The free agent does not have to sign the offer...in fact in most cases he won’t. Instead he and his agent keep that offer in their back pockets as they go out and solicit better offers from other franchises. If they sign an offer sheet with another team, that offer sheet replaces the Qualifying Offer and the incumbent team has the option to match the new offer sheet to retain the player’s services. This is the scenario most people associate with restricted free agency.
Sometimes a player receives no acceptable offers on the market. Other times players deem it to their advantage not to sign a longer offer sheet even if they receive one. In these cases, the player has the option to reject all other offers and just sign the original Qualifying Offer. This takes him off the market and keeps him with his incumbent team for one more year. After that he enters free agency again, unrestricted, the following summer.
A team extending a Qualifying Offer does not mean that the player will accept that offer, nor that the team wants him to.

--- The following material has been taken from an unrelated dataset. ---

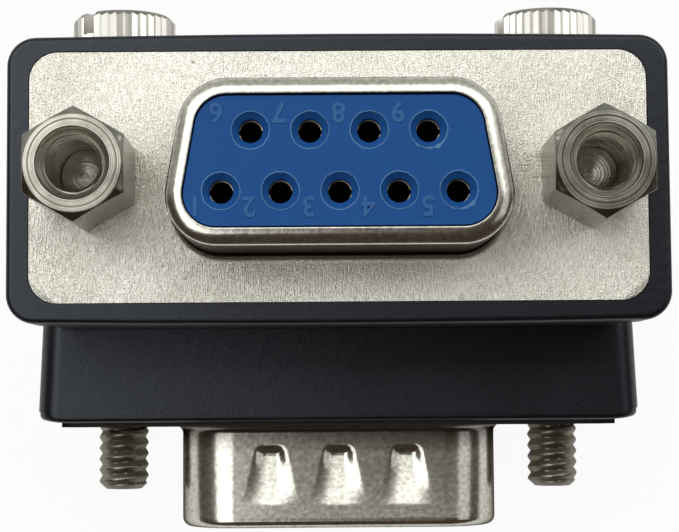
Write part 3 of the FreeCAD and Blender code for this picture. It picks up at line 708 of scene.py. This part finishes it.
def cutThumbscrewThread(side):
    cfg = thumbscrewShape
    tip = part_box("thumbscrew_" + side)[0].y
    crest = thread["major"] / 2
    piece = threadBlank(crest, tip, plugFaceY + cfg["overlap"], capped=True)
    for vertex in piece.data.vertices:
        x, y, z = vertex.co
        if math.hypot(x, y) < crest / 2:
            continue                         # the middle of a cap stays where it is
        groove = threadGroove(math.atan2(y, x), z) * thread["depth"]
        cone = cfg["tipRadius"] + (z - tip) * cfg["tipSlope"]
        moveToRadius(vertex, min(crest - groove, cone))
    middle = nodeMiddle("thumbscrew_" + side)
    fromZToY = Matrix.Rotation(-math.pi / 2, 4, "X")
    piece.matrix_world = Matrix.Translation((middle.x, 0, middle.z)) @ fromZToY
    bakePlace(piece)
    return piece


# The head and shank keep the node's own form; the plain tip gives way to the cut thread
def makeThumbscrew(side):
    node = "thumbscrew_" + side
    shank = copyOfNode(node)
    editAll(shank)
    bpy.ops.mesh.bisect(plane_co=(0, plugFaceY, 0), plane_no=(0, -1, 0), use_fill=True,
                        clear_outer=True)
    bpy.ops.object.mode_set(mode="OBJECT")
    bevelEdges(shank, thumbscrewShape["knurlEdge"], sharperThan=25)
    screw = joinPieces([shank, cutThumbscrewThread(side)])
    finishPiece(screw, "thumbscrew" + side.title(), thumbNickel, node, [node],
                sharpAngle=28)


jackscrewShape = {
    "faceRadius": 2.3 * mm, "hexEdge": 0.03 * mm, "boreRim": 0.5 * mm, "crest": 0.17 * mm,
    "linerWall": 0.05 * mm, "linerGap": 0.015 * mm, "lead": 0.2 * mm,
    "threadBelow": 0.56 * mm, "threadLength": 4.4 * mm,
}


# The hexagon's face is turned round, and a threaded liner goes into the bore. Its crests rise
# from nothing over the lead.
def makeJackscrew(side):
    cfg = jackscrewShape
    node = "jackscrew_" + side
    pillar = copyOfNode(node)
    middle = nodeMiddle(node)
    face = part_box(node)[1].z
    bore = thread["major"] / 2
    for vertex in pillar.data.vertices:
        out = Vector((vertex.co.x - middle.x, vertex.co.y - middle.y, 0))
        if vertex.co.z > face - sliver and out.length > bore + cfg["boreRim"]:
            vertex.co += out.normalized() * (cfg["faceRadius"] - out.length)
    bevelEdges(pillar, cfg["hexEdge"], sharperThan=22)
    top = face - cfg["threadBelow"]
    liner = threadBlank(bore, top - cfg["threadLength"], top, capped=False)
    for vertex in liner.data.vertices:
        x, y, z = vertex.co
        crest = (1 - threadGroove(math.atan2(y, x), z)) * cfg["crest"]
        entry = min((top - z) / cfg["lead"], 1.0)
        moveToRadius(vertex, bore - cfg["linerGap"] - crest * entry)
    editAll(liner)
    bpy.ops.mesh.normals_make_consistent(inside=True)
    bpy.ops.object.mode_set(mode="OBJECT")
    applyModifier(liner, "SOLIDIFY", thickness=cfg["linerWall"], offset=-1.0)
    liner.location = (middle.x, middle.y, 0)
    bakePlace(liner)
    screw = joinPieces([pillar, liner])
    finishPiece(screw, "jackscrew" + side.title(), jackNickel, "root", [node],
                sharpAngle=28)


for side in sides:
    makeThumbscrew(side)
    makeJackscrew(side)
print("screws cut")


# Contact numbers raised on the blue insulator, and the flash round its holes

contactNumbers = {
    "height": 0.95 * mm, "typeScale": 1.38,            # the type's size over a digit's height
    "relief": 0.035 * mm, "sink": 0.02 * mm, "bolder": 0.02 * mm, "edge": 0.012 * mm,
    "upperShift": (-1.42 * mm, 0.86 * mm), "lowerShift": (-1.46 * mm, -0.7 * mm),
    "firstShift": (-1.2 * mm, -0.62 * mm), "sixthShift": (-1.6 * mm, 0.86 * mm),
}


def makeContactNumbers():
    cfg = contactNumbers
    digits = []
    for number in range(1, 10):
        hole = nodeMiddle(f"socket_contact_{number}")
        shift = cfg["upperShift"] if number > 5 else cfg["lowerShift"]
        shift = {1: cfg["firstShift"], 6: cfg["sixthShift"]}.get(number, shift)
        clearSelection()
        bpy.ops.object.text_add(location=(0, 0, 0))
        digit = bpy.context.object
        digit.data.body = str(number)
        digit.data.size = cfg["height"] * cfg["typeScale"]
        digit.data.align_x = "CENTER"
        digit.data.align_y = "CENTER"
        digit.data.extrude = (cfg["relief"] + cfg["sink"]) / 2
        digit.data.offset = cfg["bolder"]
        digit.data.bevel_depth = cfg["edge"]
        digit.data.bevel_resolution = 1
        digit.data.resolution_u = 4
        bpy.ops.object.convert(target="MESH")
        digit = bpy.context.object
        level = insulatorHigh.z + (cfg["relief"] - cfg["sink"]) / 2
        turned = Matrix.Rotation(math.pi, 4, "Z")      # they are read from the screw heads' side
        digit.matrix_world = Matrix.Translation(
            (hole.x + shift[0], hole.y + shift[1], level)) @ turned
        digits.append(digit)
    numbers = joinPieces(digits)
    finishPiece(numbers, "contactNumbers", rubbedPbt)


holeFlash = {
    "radius": 0.89 * mm, "thick": 0.024 * mm, "ragged": 0.03 * mm, "around": 72, "across": 6,
    "seed": 7, "waves": (2, 5, 11, 17), "low": 0.6, "lift": 0.5,
    "chipped": {5: -0.8, 9: -1.5}, "chip": 1.6,        # which way each chipped hole is torn
    "tear": 0.6, "tearSway": 2, "tearDrop": 2,
}


# A hair of flash round each countersink, scraped pale and uneven. It sways in and out in waves,
# so many to the turn, and is torn wide and low where its hole is chipped.
def makeHoleFlash():
    cfg = holeFlash
    random.seed(cfg["seed"])
    rings = []
    for number in range(1, 10):
        hole = nodeMiddle(f"socket_contact_{number}")
        clearSelection()
        bpy.ops.mesh.primitive_torus_add(
            major_radius=cfg["radius"], minor_radius=cfg["thick"], major_segments=cfg["around"],
            minor_segments=cfg["across"], location=(hole.x, hole.y, insulatorHigh.z))
        ring = bpy.context.object
        waves = [(random.uniform(0, math.tau), count) for count in cfg["waves"]]
        for vertex in ring.data.vertices:
            turn = math.atan2(vertex.co.y, vertex.co.x)
            sway = sum(math.sin(turn * count + phase) for phase, count in waves) / len(waves)
            torn = 0.0
            if number in cfg["chipped"]:
                torn = max(math.cos(turn - cfg["chipped"][number]), 0.0) ** 2
                torn *= cfg["tear"] + cfg["tearSway"] * sway
            centre = Vector((math.cos(turn), math.sin(turn), 0)) * cfg["radius"]
            spread = (vertex.co - centre) * (1 + max(cfg["chip"] * torn, 0.0))
            vertex.co = centre * (1 + sway * cfg["ragged"] / cfg["radius"]) + spread
            rise = cfg["low"] + cfg["lift"] * math.sin(turn + waves[0][0])
            vertex.co.z = spread.z * rise / (1 + cfg["tearDrop"] * abs(torn))
        rings.append(ring)
    flash = joinPieces(rings)
    finishPiece(flash, "holeFlash", scuffedPbt)


makeContactNumbers()
makeHoleFlash()
print("insulator marked")


# Nodes whose shape is right keep their mesh and get their finish

finishes = {
    "moulded_body": vinyl,
    "socket_insulator": bluePbt, "plug_insulator": bluePbt,
    "socket_rear_insulator": blackPbt, "plug_rear_insulator": blackPbt,
    "socket_rear_shell": socketNickel, "plug_rear_shell": plugNickel,
}
for side in sides:
    finishes["jack_nut_" + side] = jackNickel
    finishes["retaining_ring_" + side] = springSteel
    finishes["retaining_bush_" + side] = thumbNickel
for number in range(1, 10):
    finishes[f"socket_contact_{number}"] = contactGold
    finishes[f"plug_pin_{number}"] = goldFlash
    finishes[f"link_wire_{number}"] = tinnedCopper
for node, material in finishes.items():
    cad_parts[node].data.materials.clear()
    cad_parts[node].data.materials.append(material)
print("nodes finished")


# Pale floor, soft light and the camera

studio = {
    "floor": "#f2f2f2", "floorGlow": 0.94, "floorMirrored": 0.2, "floorSize": 3.0,
    "floorRoughness": 0.9, "floorDrop": 0.02 * mm,     # so far below, it never touches the part
    "front": "#3f352c", "rear": "#b4b4b0", "frontEnd": -0.02, "rearStart": 0.5,
    "viewer": "#393129", "viewerTowards": (0.12, -0.03, 1), "viewerCore": 3, "viewerEdge": 12,
    "backdrop": "#ffffff", "backdropTop": 0.03,
}


# Both the floor and the low part of the room show as a white backdrop, to the eye and in metal
def backdropRays(tree):
    rays = addNode(tree, "ShaderNodeLightPath").outputs
    mirrored = addNode(tree, "ShaderNodeMath", {"operation": "MAXIMUM"}, {
        0: rays["Is Glossy Ray"], 1: rays["Is Transmission Ray"]}).outputs[0]
    return rays["Is Camera Ray"], mirrored


def makeFloor():
    clearSelection()
    bpy.ops.mesh.primitive_plane_add(
        size=studio["floorSize"], location=(0, 0, -studio["floorDrop"]))
    floor = bpy.context.object
    floor.name = "studioFloor"
    material, tree, shader = newMaterial("paleFloor", {
        "Base Color": linear(studio["floor"]), "Roughness": studio["floorRoughness"]})[:3]
    glow = addNode(tree, "ShaderNodeEmission", {"Color": linear(studio["backdrop"])}).outputs[0]
    seen, mirrored = backdropRays(tree)
    inMetal = addNode(tree, "ShaderNodeMath", {
        "operation": "MULTIPLY", 1: studio["floorMirrored"]}, {0: mirrored}).outputs[0]
    share = addNode(tree, "ShaderNodeMath", {
        "operation": "MULTIPLY_ADD", 1: studio["floorGlow"]}, {0: seen, 2: inMetal}).outputs[0]
    mixed = addNode(tree, "ShaderNodeMixShader", {}, {
        0: share, 1: shader.outputs[0], 2: glow}).outputs[0]
    output = next(node for node in tree.nodes if node.type == "OUTPUT_MATERIAL")
    tree.links.new(mixed, output.inputs["Surface"])
    floor.data.materials.append(material)


# A dim room, paler behind the screw heads, with the viewer's dark shape overhead
def makeWorld():
    world = bpy.data.worlds.new("studioRoom")
    bpy.context.scene.world = world
    world.use_nodes = True
    tree = world.node_tree
    tree.nodes.clear()
    direction = addNode(tree, "ShaderNodeTexCoord").outputs["Generated"]
    axes = addNode(tree, "ShaderNodeSeparateXYZ", {}, {0: direction}).outputs
    rearward = addNode(tree, "ShaderNodeMapRange", {
        1: studio["frontEnd"], 2: studio["rearStart"]}, {0: axes["Y"]}).outputs[0]
    room = addNode(tree, "ShaderNodeMix", {
        "data_type": "RGBA", 6: linear(studio["front"]), 7: linear(studio["rear"])}, {
        0: rearward}).outputs[2]
    viewer = Vector(studio["viewerTowards"]).normalized()
    nearness = addNode(tree, "ShaderNodeVectorMath", {"operation": "DOT_PRODUCT", 1: viewer}, {
        0: direction}).outputs["Value"]
    spot = addNode(tree, "ShaderNodeMapRange", {
        "interpolation_type": "SMOOTHSTEP", 1: math.cos(math.radians(studio["viewerEdge"])),
        2: math.cos(math.radians(studio["viewerCore"]))}, {0: nearness}).outputs[0]
    colour = addNode(tree, "ShaderNodeMix", {
        "data_type": "RGBA", 7: linear(studio["viewer"])}, {0: spot, 6: room}).outputs[2]
    low = addNode(tree, "ShaderNodeMapRange", {1: studio["backdropTop"], 2: 0.0}, {
        0: axes["Z"]}).outputs[0]
    seen, mirrored = backdropRays(tree)
    lowMirrored = addNode(tree, "ShaderNodeMath", {"operation": "MULTIPLY"}, {
        0: low, 1: mirrored}).outputs[0]
    share = addNode(tree, "ShaderNodeMath", {"operation": "MAXIMUM"}, {
        0: seen, 1: lowMirrored}).outputs[0]
    shown = addNode(tree, "ShaderNodeMix", {
        "data_type": "RGBA", 7: linear(studio["backdrop"])}, {0: share, 6: colour}).outputs[2]
    light = addNode(tree, "ShaderNodeBackground", {}, {"Color": shown})
    addNode(tree, "ShaderNodeOutputWorld", {}, {"Surface": light.outputs[0]})


# Soft boxes: how far each leans from overhead towards its side, its size and its radiance
softboxes = {
    "rearBox": {
        "lean": 31.5, "towards": (0.0, 1.0), "across": 0.92, "along": 0.345, "glow": 1.32},
    "leftBox": {
        "lean": 24.5, "towards": (-1.0, -0.1), "across": 0.46, "along": 0.29, "glow": 1.55},
    "rightBox": {
        "lean": 50, "towards": (1.0, 0.1), "across": 0.44, "along": 0.22, "glow": 0.5},
}
softboxPlace = {"aimHeight": 20 * mm, "distance": 0.45}


def makeLights():
    aim = Vector((0, 0, softboxPlace["aimHeight"]))
    for name, box in softboxes.items():
        lean = math.radians(box["lean"])
        side = Vector((*box["towards"], 0)).normalized()
        direction = side * math.sin(lean) + Vector((0, 0, math.cos(lean)))
        lamp = bpy.data.lights.new(name, "AREA")
        lamp.shape = "RECTANGLE"
        lamp.size = box["across"]
        lamp.size_y = box["along"]
        lamp.energy = box["glow"] * math.pi * box["across"] * box["along"]
        holder = bpy.data.objects.new(name, lamp)
        across = Vector((0, 0, 1)).cross(side)
        facing = Matrix((across, direction.cross(across), direction)).transposed().to_4x4()
        place = aim + direction * softboxPlace["distance"]
        holder.matrix_world = Matrix.Translation(place) @ facing
        bpy.context.scene.collection.objects.link(holder)


viewpoint = {
    "place": (-0.785 * mm, -7.671 * mm, 111.618 * mm), "turn": (4.262, -0.485, -0.42),
    "focalPixels": 1774, "imageWidth": 679, "sensor": 36.0, "near": 1 * mm, "far": 10.0,
}


def makeCamera():
    camera = bpy.data.cameras.new("camera")
    camera.sensor_width = viewpoint["sensor"]
    camera.lens = viewpoint["focalPixels"] / viewpoint["imageWidth"] * viewpoint["sensor"]
    camera.clip_start = viewpoint["near"]
    camera.clip_end = viewpoint["far"]
    holder = bpy.data.objects.new("camera", camera)
    holder.location = viewpoint["place"]
    holder.rotation_euler = [math.radians(turn) for turn in viewpoint["turn"]]
    bpy.context.scene.collection.objects.link(holder)
    bpy.context.scene.camera = holder


makeFloor()
makeWorld()
makeLights()
makeCamera()
bpy.context.scene.view_settings.view_transform = "Standard"
print("studio set")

Signing it is an option.
Jusuf Nurkic’s Qualifying Offer is worth $4.75 million. Assuming the Blazers tender it, Nurkic will have the option to play for that amount next year. If he gets no other offers, it’ll become his only option. Otherwise, he’ll have to choose between signing an offer sheet from another team, negotiating a completely different offer with Portland, or inking that one-year Qualifying Offer and playing out the string.

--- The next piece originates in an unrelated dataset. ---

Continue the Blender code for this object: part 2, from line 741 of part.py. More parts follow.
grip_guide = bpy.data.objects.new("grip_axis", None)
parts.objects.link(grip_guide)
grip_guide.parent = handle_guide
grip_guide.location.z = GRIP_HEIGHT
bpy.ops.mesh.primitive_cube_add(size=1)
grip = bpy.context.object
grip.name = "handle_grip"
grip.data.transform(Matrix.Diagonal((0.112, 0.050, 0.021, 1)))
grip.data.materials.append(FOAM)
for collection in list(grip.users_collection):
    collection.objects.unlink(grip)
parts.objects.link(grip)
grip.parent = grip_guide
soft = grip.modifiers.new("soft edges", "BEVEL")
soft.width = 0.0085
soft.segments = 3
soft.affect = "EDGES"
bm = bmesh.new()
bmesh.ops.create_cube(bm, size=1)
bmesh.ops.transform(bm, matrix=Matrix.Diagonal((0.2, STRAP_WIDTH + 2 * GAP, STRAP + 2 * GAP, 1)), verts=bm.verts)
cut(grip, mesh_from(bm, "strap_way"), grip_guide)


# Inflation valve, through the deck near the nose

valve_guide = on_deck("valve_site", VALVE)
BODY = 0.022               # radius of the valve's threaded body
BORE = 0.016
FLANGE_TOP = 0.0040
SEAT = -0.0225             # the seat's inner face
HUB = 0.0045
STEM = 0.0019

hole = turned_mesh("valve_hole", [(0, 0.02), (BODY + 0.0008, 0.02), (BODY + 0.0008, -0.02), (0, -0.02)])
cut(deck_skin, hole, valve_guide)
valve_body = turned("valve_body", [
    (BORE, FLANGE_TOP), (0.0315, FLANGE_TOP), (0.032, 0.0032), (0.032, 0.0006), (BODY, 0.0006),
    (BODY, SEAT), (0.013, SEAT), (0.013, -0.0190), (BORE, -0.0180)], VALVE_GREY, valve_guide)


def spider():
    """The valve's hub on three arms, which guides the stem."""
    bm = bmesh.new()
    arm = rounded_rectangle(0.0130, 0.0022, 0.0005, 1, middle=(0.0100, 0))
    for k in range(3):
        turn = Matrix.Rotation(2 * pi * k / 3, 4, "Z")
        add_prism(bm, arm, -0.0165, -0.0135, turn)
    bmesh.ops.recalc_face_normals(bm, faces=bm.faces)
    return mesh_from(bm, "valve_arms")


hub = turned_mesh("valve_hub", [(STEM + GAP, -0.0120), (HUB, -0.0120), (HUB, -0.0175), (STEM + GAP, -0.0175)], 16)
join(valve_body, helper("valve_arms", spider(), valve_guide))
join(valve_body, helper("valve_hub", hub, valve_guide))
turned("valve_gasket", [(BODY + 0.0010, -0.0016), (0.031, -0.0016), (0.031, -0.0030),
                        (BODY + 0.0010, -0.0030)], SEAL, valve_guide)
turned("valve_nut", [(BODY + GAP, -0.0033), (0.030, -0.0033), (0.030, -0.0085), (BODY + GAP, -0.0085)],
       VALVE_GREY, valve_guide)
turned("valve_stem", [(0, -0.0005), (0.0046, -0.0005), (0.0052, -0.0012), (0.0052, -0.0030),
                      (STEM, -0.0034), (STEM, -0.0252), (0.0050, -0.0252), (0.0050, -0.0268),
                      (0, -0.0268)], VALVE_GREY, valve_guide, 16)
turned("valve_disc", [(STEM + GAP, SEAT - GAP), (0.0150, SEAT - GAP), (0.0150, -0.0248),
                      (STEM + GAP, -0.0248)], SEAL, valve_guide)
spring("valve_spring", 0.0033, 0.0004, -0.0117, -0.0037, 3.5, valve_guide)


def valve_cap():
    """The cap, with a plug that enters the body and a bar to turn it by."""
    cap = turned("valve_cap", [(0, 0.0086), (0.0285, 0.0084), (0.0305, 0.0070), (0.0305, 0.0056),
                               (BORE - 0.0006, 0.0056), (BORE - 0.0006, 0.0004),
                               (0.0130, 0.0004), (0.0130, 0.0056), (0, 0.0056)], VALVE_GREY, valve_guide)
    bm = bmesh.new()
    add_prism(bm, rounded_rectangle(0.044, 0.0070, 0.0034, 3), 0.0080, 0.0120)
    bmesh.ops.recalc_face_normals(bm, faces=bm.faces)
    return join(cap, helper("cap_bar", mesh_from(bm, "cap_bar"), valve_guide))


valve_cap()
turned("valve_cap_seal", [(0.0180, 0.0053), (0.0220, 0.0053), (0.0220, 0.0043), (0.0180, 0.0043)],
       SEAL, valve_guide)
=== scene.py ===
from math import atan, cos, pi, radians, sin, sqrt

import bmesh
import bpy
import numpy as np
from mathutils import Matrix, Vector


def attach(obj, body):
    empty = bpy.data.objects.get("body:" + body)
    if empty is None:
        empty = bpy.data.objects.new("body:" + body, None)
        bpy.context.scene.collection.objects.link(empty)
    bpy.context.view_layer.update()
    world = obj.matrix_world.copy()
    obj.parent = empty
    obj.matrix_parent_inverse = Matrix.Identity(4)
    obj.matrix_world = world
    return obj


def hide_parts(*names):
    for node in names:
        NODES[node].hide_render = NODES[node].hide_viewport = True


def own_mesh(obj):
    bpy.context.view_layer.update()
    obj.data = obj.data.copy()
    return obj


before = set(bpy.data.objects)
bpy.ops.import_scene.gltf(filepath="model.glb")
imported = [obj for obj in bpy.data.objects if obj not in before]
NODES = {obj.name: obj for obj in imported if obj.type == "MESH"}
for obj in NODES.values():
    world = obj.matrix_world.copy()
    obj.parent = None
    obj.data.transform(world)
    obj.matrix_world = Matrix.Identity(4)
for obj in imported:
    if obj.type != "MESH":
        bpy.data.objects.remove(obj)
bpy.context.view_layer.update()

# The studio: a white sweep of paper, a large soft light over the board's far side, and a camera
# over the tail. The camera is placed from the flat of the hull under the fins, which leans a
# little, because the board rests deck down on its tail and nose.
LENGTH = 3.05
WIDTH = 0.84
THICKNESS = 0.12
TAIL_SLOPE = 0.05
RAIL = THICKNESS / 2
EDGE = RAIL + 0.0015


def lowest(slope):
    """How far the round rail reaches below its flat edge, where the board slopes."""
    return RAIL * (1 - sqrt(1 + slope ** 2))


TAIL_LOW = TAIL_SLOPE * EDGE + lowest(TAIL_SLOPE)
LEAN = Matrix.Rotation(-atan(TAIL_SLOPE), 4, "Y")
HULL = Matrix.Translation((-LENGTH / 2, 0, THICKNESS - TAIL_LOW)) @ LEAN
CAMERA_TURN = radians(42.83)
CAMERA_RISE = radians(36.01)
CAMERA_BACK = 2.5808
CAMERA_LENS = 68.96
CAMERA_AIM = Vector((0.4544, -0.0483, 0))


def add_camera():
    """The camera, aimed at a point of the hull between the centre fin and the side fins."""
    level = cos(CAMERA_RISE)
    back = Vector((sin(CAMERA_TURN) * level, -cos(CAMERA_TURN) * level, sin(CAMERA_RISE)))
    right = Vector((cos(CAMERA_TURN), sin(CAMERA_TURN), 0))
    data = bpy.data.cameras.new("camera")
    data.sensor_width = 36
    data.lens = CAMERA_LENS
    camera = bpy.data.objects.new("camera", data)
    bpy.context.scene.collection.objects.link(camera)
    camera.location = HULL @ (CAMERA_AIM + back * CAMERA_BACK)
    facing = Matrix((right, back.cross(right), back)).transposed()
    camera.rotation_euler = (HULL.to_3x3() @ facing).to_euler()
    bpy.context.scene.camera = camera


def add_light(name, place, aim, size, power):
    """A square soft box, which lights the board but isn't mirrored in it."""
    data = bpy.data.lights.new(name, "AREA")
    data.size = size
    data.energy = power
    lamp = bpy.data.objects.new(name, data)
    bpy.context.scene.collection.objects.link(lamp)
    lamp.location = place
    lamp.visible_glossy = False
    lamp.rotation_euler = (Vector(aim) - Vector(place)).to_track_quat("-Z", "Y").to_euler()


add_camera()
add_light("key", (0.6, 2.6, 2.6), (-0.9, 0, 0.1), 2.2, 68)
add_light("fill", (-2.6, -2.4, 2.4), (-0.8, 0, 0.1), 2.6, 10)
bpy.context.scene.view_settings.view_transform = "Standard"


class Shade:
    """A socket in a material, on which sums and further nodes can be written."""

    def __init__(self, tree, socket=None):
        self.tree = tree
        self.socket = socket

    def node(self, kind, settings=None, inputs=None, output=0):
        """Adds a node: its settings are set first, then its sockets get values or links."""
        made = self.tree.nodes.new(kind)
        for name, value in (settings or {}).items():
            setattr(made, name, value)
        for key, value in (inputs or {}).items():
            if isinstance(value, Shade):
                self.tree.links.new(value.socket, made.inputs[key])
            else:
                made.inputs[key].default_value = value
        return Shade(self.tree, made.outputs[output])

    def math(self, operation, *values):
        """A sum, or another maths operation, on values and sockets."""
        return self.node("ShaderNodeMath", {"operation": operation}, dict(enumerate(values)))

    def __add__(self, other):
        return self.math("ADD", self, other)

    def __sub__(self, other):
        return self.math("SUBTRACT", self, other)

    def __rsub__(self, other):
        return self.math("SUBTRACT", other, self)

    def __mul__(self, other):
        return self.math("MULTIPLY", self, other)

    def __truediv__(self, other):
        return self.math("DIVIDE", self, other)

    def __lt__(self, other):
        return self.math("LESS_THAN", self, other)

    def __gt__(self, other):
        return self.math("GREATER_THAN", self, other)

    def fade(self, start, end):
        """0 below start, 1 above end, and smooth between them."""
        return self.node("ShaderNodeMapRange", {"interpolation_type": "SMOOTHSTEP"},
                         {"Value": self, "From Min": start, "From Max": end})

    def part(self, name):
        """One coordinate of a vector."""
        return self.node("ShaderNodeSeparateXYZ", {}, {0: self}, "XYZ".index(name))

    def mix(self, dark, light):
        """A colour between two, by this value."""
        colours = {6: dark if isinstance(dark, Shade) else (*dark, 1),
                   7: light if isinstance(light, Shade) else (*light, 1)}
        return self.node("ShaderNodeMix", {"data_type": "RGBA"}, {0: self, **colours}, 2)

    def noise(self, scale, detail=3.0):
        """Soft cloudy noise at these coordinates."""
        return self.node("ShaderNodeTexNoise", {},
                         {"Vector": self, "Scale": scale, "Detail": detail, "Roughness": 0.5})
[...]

The Cap Implications for Portland
Nurkic signing with the Blazers for just one year at $4.75 million sounds like a financial dream. As it turns out, the actual effect won’t be huge except with regards to the luxury tax.
The Blazers will owe $110.5 million in salaries next year without any of their incumbent free agents, including Nurkic. With the Luxury Tax line hovering just north of $120 million, getting Nurkic for $4.75 million would help them avoid onerous penalties. The Qualifying Offer would push their cap obligation to $115 million, give or take. Only 9 players would be accounted for, but with current low-level deals among their end-of-bench players and draftees, they’d squeeze in right around the tax line. Any significant Nurkic signing would surely push them over the tax threshold and, combined with other signings or re-signings, could even push them past the tax apron that restricts further moves.
This is significant for Portland’s bottom line, but the effect shouldn’t be overstated. Barring a salary-dumping trade...
- Nurkic signing the Qualifying Offer will not give Portland any flexibility to sign free agents or add salary this summer. Even with a cheaply-signed Nurkic on board, the Blazers would still be way over-capped, standing right at the tax threshold.
- The situation will not improve much in the Summer of 2019, when Nurkic would become an unrestricted free agent. Portland owes $103.8 million in guaranteed salary that summer already. That will rise to $115 million if they want to keep Zach Collins, Caleb Swanigan, and their 2018/2019 draftees. Signing Nurkic to a longer, more expensive deal in 2019 would certainly push them over the tax threshold. Signing the Qualifying Offer this summer delays the onset of tax hell, but it does not solve the problem unless they intend to part ways with him next summer.
(Pro Tip: Read those points again carefully and commit them to memory. I guarantee media and fans alike will paint the Qualifying Offer as a flexibility or cap-space saving move. It is neither. At best it’s a tax dodge...understandable, but not a long-term solution.)
Why the Qualifying Offer Might Make Sense
Despite not being a miracle cure, three scenarios could make the Qualifying Offer attractive for Nurkic, the Blazers, or both.
- If nobody else offers Nurkic a contract or he thinks he can earn more by playing another year, then testing unrestricted free agency in 2019, the Qualifying Offer becomes attractive. The threat of the incumbent franchise matching tends to mute offers to restricted free agents. Nurkic and his agent may consider next summer’s grass greener.
- Perhaps the Blazers just aren’t that into him? Saving a few million is great, but hardly franchise-changing. If they value Nurkic highly, Portland willnot want to lowball an offer this year, then watch him walk into the open market next summer. If they are willing to take his negotiations to the precipice—low-key insulting him along the way by not offering better terms—they’re probably willing to watch him leave. Portland is free to negotiate Nurkic into a longer, more expensive contract right now. Sticking with the Qualifying Offer would signal they’re interested in him more as a stopgap rental than a franchise cornerstone. Anthony Davis wouldn’t be left mulling a Qualifying Offer; he’d already be extended.
- Portland could take advantage of Nurkic as an attractively-priced trade chip next season. Pairing Moe Harkless with Evan Turner creates a bad salary situation for potential trade partners. Pairing Harkless with Zach Collins costs Portland one of their significant future assets. Offering Harkless alone doesn’t buy much in return. Harkless along with a cheap Nurkic may hit the “just right” zone of talent and dollars. It’s worth noting that Nurkic would need to consent to any such trade and that the receiving team wouldn’t get full Bird Rights to re-sign him in 2019.
It’s perfectly possible for all three factors to come into play at once. Nurkic may want a bigger contract than the Blazers are willing to commit to. Portland could take a flyer for one more season with an eye to trading him in the interim, walking away next year without prejudice if they can’t get a deal done.
One thing remains true no matter what factors are in play: Nurkic signing for the Qualifying Offer does not bode well for his future with the Blazers. Absent a trade, signing him to a long-term deal will send them into tax territory no matter what. If they want him long-term, it’d make more sense to get that deal inked now. The market is low, they don’t risk losing him next summer, and the contract would terminate around the same time as Damian Lillard and CJ McCollum. If the two parties aren’t coming to terms, they don’t want to. Whether that’s on Nurkic or the franchise doesn’t matter. It foreshadows him moving on once the year is finished, if not before.